In this episode, Bart orders a mail-order bride for Moe as a practical joke, but Moe, who is attracted to her, keeps his distance until Homer encourages him to confess his feelings. However, he discovers that she is an American scammer, so he leaves her. Jon Lovitz and Ksenia Solo guest starred. The episode was watched by 2.35 million viewers and received mixed reviews. Hank Azaria was nominated for the Primetime Emmy Award for Outstanding Character Voice-Over Performance for his performance in this episode.

==Plot==
Concerned that they are inviting too many people over to Thanksgiving dinner as they drink too much, Marge asks Homer to uninvite Moe.
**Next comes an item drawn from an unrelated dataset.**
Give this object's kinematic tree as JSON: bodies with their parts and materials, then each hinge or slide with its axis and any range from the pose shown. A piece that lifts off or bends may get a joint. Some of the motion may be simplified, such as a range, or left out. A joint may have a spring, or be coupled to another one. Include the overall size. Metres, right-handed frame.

A depressed Moe then stops reacting angrily to Bart's prank calls, so Bart, Milhouse and Nelson decide to up their game by accessing the dark web with the help of Herman. They order a mail order wife for Moe, a beautiful woman named Anastasia who shows up at the bar. Moe denies sending for her but allows her to stay. She transforms the bar into a high-class establishment. Moe is smitten with Anastasia, but has had his heart broken too many times and refuses to become romantically involved, so she decides to move out and take a job at the Russian Tea House in Odgenville.
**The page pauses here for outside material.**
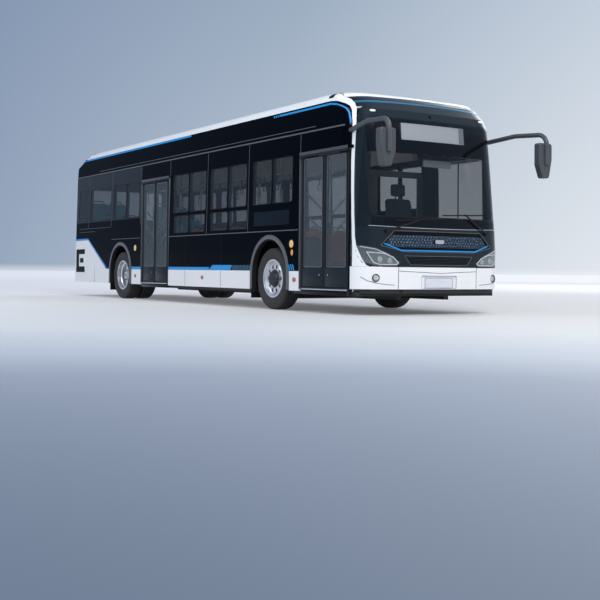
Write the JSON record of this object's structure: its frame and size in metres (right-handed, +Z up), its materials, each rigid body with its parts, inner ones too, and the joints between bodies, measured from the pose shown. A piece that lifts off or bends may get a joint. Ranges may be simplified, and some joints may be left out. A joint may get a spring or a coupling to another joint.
{
  "type": "low-floor electric city bus",
  "caption": "Low-floor electric city bus with two double inward-gliding doors, a bowed dark front, white skirts and roof edge, and twin rear wheels.",
  "frame": {"origin": "on the road, below the middle of the whole bus with its mirrors", "axes": "+X towards the front of the bus, +Y towards the driver (left) side, +Z up"},
  "size_m": [12.162, 3.042, 3.175],
  "materials": {
    "body_paint": "gloss",
    "white_paint": "gloss",
    "mask_gloss": "gloss",
    "tinted_glass": "gloss",
    "clear_glass": "gloss",
    "door_glass": "gloss",
    "lamp_glass": "gloss",
    "sign_face": "matte",
    "roof_lining": "satin",
    "unit_cover": "satin",
    "liner_plastic": "matte",
    "floor_metal": "satin",
    "cast_metal": "matte",
    "mirror_plastic": "satin",
    "wiper_black": "matte",
    "lamp_amber": "gloss",
    "dash_plastic": "matte",
    "driver_fabric": "woven",
    "partition_panel": "satin",
    "seat_orange": "satin",
    "seat_cyan": "satin",
    "stainless": "brushed",
    "duct_cream": "satin",
    "tyre_rubber": "matte",
    "rim_aluminium": "polished",
    "wheel_leather": "satin",
    "hatch_plastic": "satin",
    "door_metal": "anodised"
  },
  "bodies": {
    "root": {"side_wall_right": "body_paint", "side_wall_left": "body_paint", "rear_wall": "body_paint", "windows": "tinted_glass", "front_mask": "mask_gloss", "windshield": "clear_glass", "headlamps": "lamp_glass", "sign_boards": "sign_face", "roof": "roof_lining", "roof_fairings": "white_paint", "roof_units": "unit_cover", "lower_panels": "white_paint", "wheel_arches": "liner_plastic", "floor": "floor_metal", "drive_block": "cast_metal", "axle_front": "cast_metal", "axle_rear": "cast_metal", "mirrors": "mirror_plastic", "wipers": "wiper_black", "signal_lamps": "lamp_amber", "dash": "dash_plastic", "driver_seat": "driver_fabric", "cab_partition": "partition_panel", "passenger_seats_front": "seat_orange", "passenger_seats_rear": "seat_cyan", "handrails": "stainless", "ceiling_ducts": "duct_cream"},
    "knuckle_left": {"knuckle_left": "cast_metal"},
    "wheel_front_left": {"tyre_front_left": "tyre_rubber", "rim_front_left": "rim_aluminium"},
    "wheels_rear_left": {"tyres_rear_left": "tyre_rubber", "rim_rear_left": "rim_aluminium"},
    "knuckle_right": {"knuckle_right": "cast_metal"},
    "wheel_front_right": {"tyre_front_right": "tyre_rubber", "rim_front_right": "rim_aluminium"},
    "wheels_rear_right": {"tyres_rear_right": "tyre_rubber", "rim_rear_right": "rim_aluminium"},
    "steering_wheel": {"steering_wheel": "wheel_leather"},
    "cab_door": {"cab_door": "partition_panel"},
    "rear_lid": {"rear_lid": "body_paint"},
    "roof_hatch": {"roof_hatch": "hatch_plastic"},
    "front_door_column_rear": {"front_door_column_rear": "door_metal"},
    "front_door_leaf_rear": {"front_door_leaf_rear": "door_metal", "front_door_pane_rear": "door_glass"},
    "front_door_column_fore": {"front_door_column_fore": "door_metal"},
    "front_door_leaf_fore": {"front_door_leaf_fore": "door_metal", "front_door_pane_fore": "door_glass"},
    "middle_door_column_rear": {"middle_door_column_rear": "door_metal"},
    "middle_door_leaf_rear": {"middle_door_leaf_rear": "door_metal", "middle_door_pane_rear": "door_glass"},
    "middle_door_column_fore": {"middle_door_column_fore": "door_metal"},
    "middle_door_leaf_fore": {"middle_door_leaf_fore": "door_metal", "middle_door_pane_fore": "door_glass"}
  },
  "joints": [
    {"name": "steer_left", "type": "hinge", "parent": "root", "child": "knuckle_left", "pos_m": [2.825, 0.985, 0.4785], "axis": [0, 0, 1], "range_deg": [-45, 45]},
    {"name": "steer_right", "type": "hinge", "parent": "root", "child": "knuckle_right", "pos_m": [2.825, -0.985, 0.4785], "axis": [0, 0, 1], "range_deg": [-45, 45]},
    {"name": "front_wheel_left", "type": "hinge", "parent": "knuckle_left", "child": "wheel_front_left", "pos_m": [2.825, 1.09, 0.4785], "axis": [0, 1, 0], "continuous": true},
    {"name": "front_wheel_right", "type": "hinge", "parent": "knuckle_right", "child": "wheel_front_right", "pos_m": [2.825, -1.09, 0.4785], "axis": [0, 1, 0], "continuous": true},
    {"name": "rear_wheels_left", "type": "hinge", "parent": "root", "child": "wheels_rear_left", "pos_m": [-3.225, 0.94, 0.4785], "axis": [0, 1, 0], "continuous": true},
    {"name": "rear_wheels_right", "type": "hinge", "parent": "root", "child": "wheels_rear_right", "pos_m": [-3.225, -0.94, 0.4785], "axis": [0, 1, 0], "continuous": true},
    {"name": "steering_wheel_turn", "type": "hinge", "parent": "root", "child": "steering_wheel", "pos_m": [4.465, 0.62, 1.205], "axis": [-0.4695, 0, 0.8829], "range_deg": [-810, 810]},
    {"name": "cab_door_hinge", "type": "hinge", "parent": "root", "child": "cab_door", "pos_m": [3.566, 0.07, 0.9], "axis": [0, 0, -1], "range_deg": [0, 85]},
    {"name": "rear_lid_hinge", "type": "hinge", "parent": "root", "child": "rear_lid", "pos_m": [-6.066, 0, 1.504], "axis": [0, 1, 0], "range_deg": [0, 75]},
    {"name": "roof_hatch_hinge", "type": "hinge", "parent": "root", "child": "roof_hatch", "pos_m": [-0.677, 0, 2.96], "axis": [0, -1, 0], "range_deg": [0, 60]},
    {"name": "front_door_column_rear_turn", "type": "hinge", "parent": "root", "child": "front_door_column_rear", "pos_m": [3.72, -1.195, 1.3], "axis": [0, 0, 1], "range_deg": [0, 90]},
    {"name": "front_door_leaf_rear_turn", "type": "hinge", "parent": "front_door_column_rear", "child": "front_door_leaf_rear", "pos_m": [4.049, -1.195, 1.3], "axis": [0, 0, 1], "range_deg": [-180, 0]},
    {"name": "front_door_column_fore_turn", "type": "hinge", "parent": "root", "child": "front_door_column_fore", "pos_m": [4.98, -1.195, 1.3], "axis": [0, 0, 1], "range_deg": [-90, 0]},
    {"name": "front_door_leaf_fore_turn", "type": "hinge", "parent": "front_door_column_fore", "child": "front_door_leaf_fore", "pos_m": [4.651, -1.195, 1.3], "axis": [0, 0, 1], "range_deg": [0, 180]},
    {"name": "middle_door_column_rear_turn", "type": "hinge", "parent": "root", "child": "middle_door_column_rear", "pos_m": [-2.142, -1.195, 1.3], "axis": [0, 0, 1], "range_deg": [0, 90]},
    {"name": "middle_door_leaf_rear_turn", "type": "hinge", "parent": "middle_door_column_rear", "child": "middle_door_leaf_rear", "pos_m": [-1.82275, -1.195, 1.3], "axis": [0, 0, 1], "range_deg": [-180, 0]},
    {"name": "middle_door_column_fore_turn", "type": "hinge", "parent": "root", "child": "middle_door_column_fore", "pos_m": [-0.921, -1.195, 1.3], "axis": [0, 0, 1], "range_deg": [-90, 0]},
    {"name": "middle_door_leaf_fore_turn", "type": "hinge", "parent": "middle_door_column_fore", "child": "middle_door_leaf_fore", "pos_m": [-1.24025, -1.195, 1.3], "axis": [0, 0, 1], "range_deg": [0, 180]}
  ],
  "couplings": [
    {"joint": "steer_right", "follows": "steer_left", "ratio": 1},
    {"joint": "steering_wheel_turn", "follows": "steer_left", "ratio": 18},
    {"joint": "front_door_leaf_rear_turn", "follows": "front_door_column_rear_turn", "ratio": -2},
    {"joint": "front_door_column_fore_turn", "follows": "front_door_column_rear_turn", "ratio": -1},
    {"joint": "front_door_leaf_fore_turn", "follows": "front_door_column_rear_turn", "ratio": 2},
    {"joint": "middle_door_leaf_rear_turn", "follows": "middle_door_column_rear_turn", "ratio": -2},
    {"joint": "middle_door_column_fore_turn", "follows": "middle_door_column_rear_turn", "ratio": -1},
    {"joint": "middle_door_leaf_fore_turn", "follows": "middle_door_column_rear_turn", "ratio": 2}
  ]
}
However, Homer sees Bart receiving a dark web package from Herman under the name "Ima Buttface", a pregnant Sumatran breeding rat, and becomes suspicious. He and Marge interrogate Bart and threaten to destroy his phone until he confesses his dark web dealings. While Marge gives Bart a series of punishments, Homer rushes off to tell Moe the truth and encourages him to fight for Anastasia. Moe tracks her down to the Tea House she is working at, only to see her dating Krusty. With the encouragement of the barflies, he crashes their picnic date and confesses his love for Anastasia. She breaks up with Krusty and agrees to honor the contract.
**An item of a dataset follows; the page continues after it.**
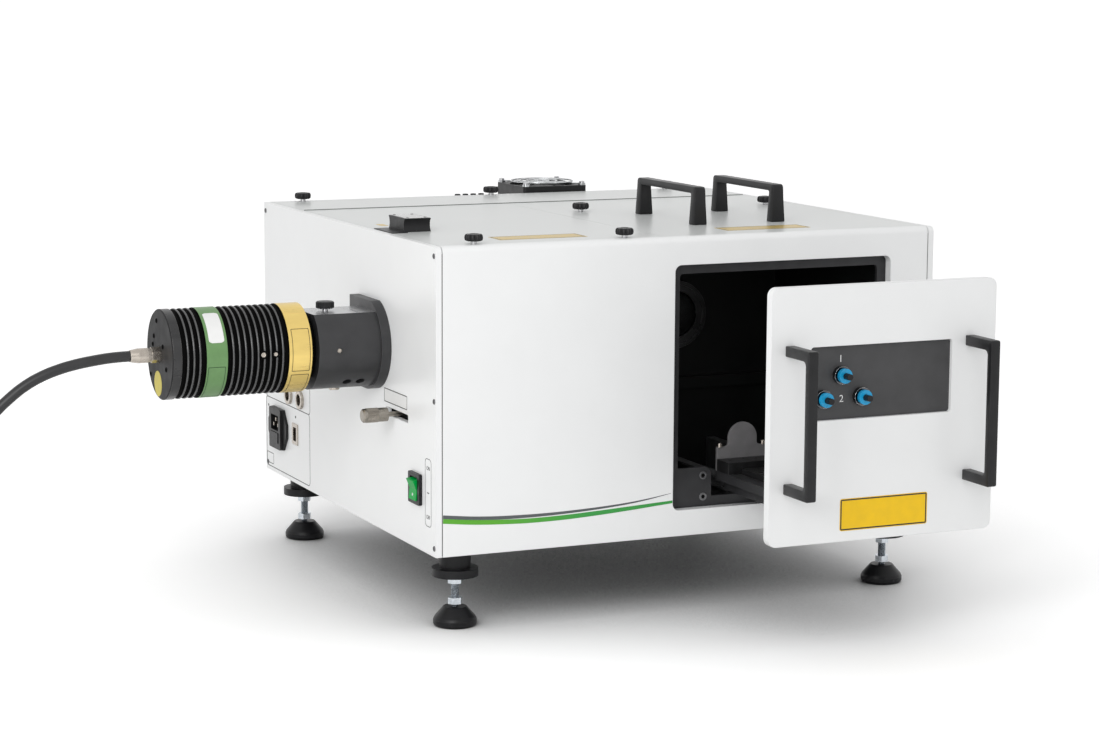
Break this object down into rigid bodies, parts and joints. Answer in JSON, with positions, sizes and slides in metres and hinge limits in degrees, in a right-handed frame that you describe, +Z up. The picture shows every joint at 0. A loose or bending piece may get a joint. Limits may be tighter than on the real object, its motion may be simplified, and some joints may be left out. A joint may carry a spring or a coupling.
{
  "type": "benchtop fluorometer",
  "caption": "Benchtop fluorometer: white optics housing on levelling feet, finned lamp head on its left side and a sample drawer pulled out of its front.",
  "frame": {"origin": "centre of the front left levelling foot's sole, on the bench", "axes": "+X runs right along the front, +Y from the front to the back, +Z up"},
  "size_m": [1.234, 0.845, 0.415],
  "materials": {
    "white_enamel": "white satin powder coat on aluminium plate",
    "mill_aluminium": "milled",
    "black_handles": "fine texture",
    "black_knob": "satin",
    "matt_black": "matt black anodised",
    "dark_anodised": "satin black anodised",
    "zinc_steel": "zinc plated",
    "nickel": "polished nickel",
    "blue_plastic": "moulded",
    "black_anodised": "glossy black anodised",
    "cable_jacket": "satin jacket",
    "plug_shell": "polished",
    "switch_black": "moulded",
    "green_rocker": "translucent green",
    "filter_black": "satin black anodised",
    "perforated_steel": "plain",
    "hub_rubber": "moulded",
    "foot_rubber": "moulded",
    "detector_black": "satin black",
    "fan_plastic": "moulded",
    "chrome_wire": "polished"
  },
  "bodies": {
    "housing": {"base_plate": "mill_aluminium", "left_plate": "white_enamel", "right_plate": "white_enamel", "front_panel": "white_enamel", "rear_panel": "white_enamel", "lid_rails": "mill_aluminium", "chamber_box": "matt_black", "chamber_frame": "dark_anodised", "lens_tube": "matt_black", "slide_channels": "zinc_steel", "lamp_mount": "black_anodised", "lamp_body": "black_anodised", "cable_gland": "nickel", "lamp_cable": "cable_jacket", "cable_coil": "cable_jacket", "cable_plug": "plug_shell", "switch_bezel": "switch_black", "power_inlet": "switch_black", "data_sockets": "nickel", "beam_tube": "matt_black", "monochromator": "matt_black", "power_supply": "perforated_steel", "foot_hubs": "hub_rubber", "detector_housing": "detector_black", "fan_frame": "fan_plastic", "fan_guard": "chrome_wire"},
    "optics_lid": {"optics_lid": "white_enamel"},
    "chamber_lid": {"chamber_lid": "white_enamel", "lid_handles": "black_handles"},
    "rear_cover": {"rear_cover": "white_enamel"},
    "drawer": {"drawer_tray": "dark_anodised", "breadboard": "dark_anodised", "baffle_plate": "dark_anodised", "cuvette_holder": "matt_black", "drawer_door": "white_enamel", "door_handles": "black_handles", "port_panel": "dark_anodised", "port_fittings": "nickel"},
    "slides": {"slide_members": "zinc_steel"},
    "attenuator": {"lever": "nickel", "attenuator": "matt_black"},
    "rocker": {"rocker": "green_rocker"},
    "fuse_drawer": {"fuse_drawer": "switch_black"},
    "filter_holder": {"filter_holder": "filter_black"},
    "fan_rotor": {"fan_rotor": "fan_plastic"},
    "mount_screw": {"mount_screw": "black_knob"},
    "optics_screw_1": {"optics_screw_1": "black_knob"},
    "optics_screw_2": {"optics_screw_2": "black_knob"},
    "chamber_screw_1": {"chamber_screw_1": "black_knob"},
    "chamber_screw_2": {"chamber_screw_2": "black_knob"},
    "rear_screw_1": {"rear_screw_1": "black_knob"},
    "rear_screw_2": {"rear_screw_2": "black_knob"},
    "rear_screw_3": {"rear_screw_3": "black_knob"},
    "release_ring_1": {"release_ring_1": "blue_plastic"},
    "release_ring_2": {"release_ring_2": "blue_plastic"},
    "release_ring_3": {"release_ring_3": "blue_plastic"},
    "foot_1": {"foot_1": "foot_rubber"},
    "foot_2": {"foot_2": "foot_rubber"},
    "foot_3": {"foot_3": "foot_rubber"},
    "foot_4": {"foot_4": "foot_rubber"}
  },
  "joints": [
    {"name": "drawer_slide", "type": "slide", "parent": "housing", "child": "drawer", "axis": [0, 1, 0], "range_m": [0, 0.195]},
    {"name": "slides_travel", "type": "slide", "parent": "housing", "child": "slides", "axis": [0, 1, 0], "range_m": [0, 0.0975]},
    {"name": "optics_lid_lift", "type": "slide", "parent": "housing", "child": "optics_lid", "axis": [0, 0, 1], "range_m": [0, 0.3]},
    {"name": "chamber_lid_lift", "type": "slide", "parent": "housing", "child": "chamber_lid", "axis": [0, 0, 1], "range_m": [0, 0.3]},
    {"name": "rear_cover_lift", "type": "slide", "parent": "housing", "child": "rear_cover", "axis": [0, 0, 1], "range_m": [0, 0.3]},
    {"name": "attenuator_slide", "type": "slide", "parent": "housing", "child": "attenuator", "axis": [0, 1, 0], "range_m": [-0.03, 0.02]},
    {"name": "rocker_tilt", "type": "hinge", "parent": "housing", "child": "rocker", "pos_m": [-0.031, -0.033, 0.13575], "axis": [0, 1, 0], "range_deg": [0, 16]},
    {"name": "fuse_drawer_slide", "type": "slide", "parent": "housing", "child": "fuse_drawer", "axis": [-1, 0, 0], "range_m": [0, 0.03]},
    {"name": "filter_lift", "type": "slide", "parent": "optics_lid", "child": "filter_holder", "axis": [0, 0, 1], "range_m": [0, 0.15]},
    {"name": "fan_spin", "type": "hinge", "parent": "housing", "child": "fan_rotor", "pos_m": [0.325, 0.522, 0.361], "axis": [0, 0, 1], "continuous": true},
    {"name": "mount_screw_turn", "type": "hinge", "parent": "housing", "child": "mount_screw", "pos_m": [-0.086, 0.13, 0.301], "axis": [0, 0, 1], "continuous": true},
    {"name": "optics_screw_1_turn", "type": "hinge", "parent": "optics_lid", "child": "optics_screw_1", "pos_m": [0.013, -0.016, 0.378], "axis": [0, 0, 1], "continuous": true},
    {"name": "optics_screw_2_turn", "type": "hinge", "parent": "optics_lid", "child": "optics_screw_2", "pos_m": [0.173, -0.016, 0.378], "axis": [0, 0, 1], "continuous": true},
    {"name": "chamber_screw_1_turn", "type": "hinge", "parent": "chamber_lid", "child": "chamber_screw_1", "pos_m": [0.248, 0.247, 0.378], "axis": [0, 0, 1], "continuous": true},
    {"name": "chamber_screw_2_turn", "type": "hinge", "parent": "chamber_lid", "child": "chamber_screw_2", "pos_m": [0.474, 0.247, 0.378], "axis": [0, 0, 1], "continuous": true},
    {"name": "rear_screw_1_turn", "type": "hinge", "parent": "rear_cover", "child": "rear_screw_1", "pos_m": [0.011, 0.472, 0.378], "axis": [0, 0, 1], "continuous": true},
    {"name": "rear_screw_2_turn", "type": "hinge", "parent": "rear_cover", "child": "rear_screw_2", "pos_m": [0.239, 0.472, 0.378], "axis": [0, 0, 1], "continuous": true},
    {"name": "rear_screw_3_turn", "type": "hinge", "parent": "rear_cover", "child": "rear_screw_3", "pos_m": [0.462, 0.472, 0.378], "axis": [0, 0, 1], "continuous": true},
    {"name": "release_ring_1_press", "type": "slide", "parent": "drawer", "child": "release_ring_1", "axis": [0, 1, 0], "range_m": [0, 0.0015], "stiffness_N_per_m": 400, "springref_m": -0.002},
    {"name": "release_ring_2_press", "type": "slide", "parent": "drawer", "child": "release_ring_2", "axis": [0, 1, 0], "range_m": [0, 0.0015], "stiffness_N_per_m": 400, "springref_m": -0.002},
    {"name": "release_ring_3_press", "type": "slide", "parent": "drawer", "child": "release_ring_3", "axis": [0, 1, 0], "range_m": [0, 0.0015], "stiffness_N_per_m": 400, "springref_m": -0.002},
    {"name": "foot_1_turn", "type": "hinge", "parent": "housing", "child": "foot_1", "pos_m": [0, 0, 0.036], "axis": [0, 0, 1], "continuous": true},
    {"name": "foot_2_turn", "type": "hinge", "parent": "housing", "child": "foot_2", "pos_m": [0.484, 0, 0.036], "axis": [0, 0, 1], "continuous": true},
    {"name": "foot_3_turn", "type": "hinge", "parent": "housing", "child": "foot_3", "pos_m": [0, 0.444, 0.036], "axis": [0, 0, 1], "continuous": true},
    {"name": "foot_4_turn", "type": "hinge", "parent": "housing", "child": "foot_4", "pos_m": [0.484, 0.444, 0.036], "axis": [0, 0, 1], "continuous": true}
  ],
  "couplings": [
    {"joint": "slides_travel", "follows": "drawer_slide", "ratio": 0.5}
  ]
}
Bart is then cajoled into helping out at Moe and Anastasia's wedding, which Marge says will be Bart's last punishment. However, he, Milhouse and Nelson have learned Russian off the dark web and realize the marriage contract is actually a legal document giving Anastasia all the rights to Moe's property; and promptly expose this at the altar. When this is made known to Moe, he refuses to marry her as she had lied to him about the contract. To his horror, Anastasia then admits she is actually an American scam artist. Moe then orders her to leave, so she proceeds to seduce Groundskeeper Willie by pretending to be Scottish.

==Production==
Ksenia Solo guest starred as Anastasia, a mail-order bride for Moe. Jon Lovitz appeared as Hacky, a computer helper icon.

==Reception==
===Critical response===
Tony Sokol of Den of Geek gave the episode 3 and a half out of 5 points ranking, stating the episode "comes after a thawing on the crucible of social media fit a square peg into an oval orifice. There is no political commentary in the episode, and the social commentary is only on the catfish. The international incident turns out to be all too domestic. 'From Russia Without Love' is a long sad look into Moe. Something most communities prefer to avert their eyes from. But Springfield isn't just any neighborhood. It doesn't even know what state it's in. The episode ends on further sorrow as Nelson gets stranded on an outpost a planet away where smokes are hard to come by. Featuring the two secondary characters lets the series breathe a little less shallowly as The Simpsons 30th season finds them looking back at narrative and internal development."

Dennis Perkins of The A.V. Club gave the episode a C+, stating "There's just too little investment in the script (credited to Michael Ferris) in either the emotional side of Moe's dilemma or the potential dark comedy inherent in the whole mail-order plot. Weirdly, I was put in mind of the early-run Aqua Teen Hunger Force episode (called 'Mail Order Bride') on the same subject, where at least that intermittently brilliant show's grimy chaos felt at home to the latter theme...Here, 'From Russia Without Love' tries to go light and dark at once, and can't manage either.

===Viewing figures===
"From Russia Without Love" scored a 0.9 rating with a 4 share and was watched by 2.35 million viewers, making The Simpsons Fox's highest rated show of the night.

===Awards and nominations===
Hank Azaria was nominated for the Primetime Emmy Award for Outstanding Character Voice-Over Performance at the 71st Primetime Creative Arts Emmy Awards for his performance in this episode as Moe Szyslak, Carl Carlson, Duffman, and Kirk Van Houten.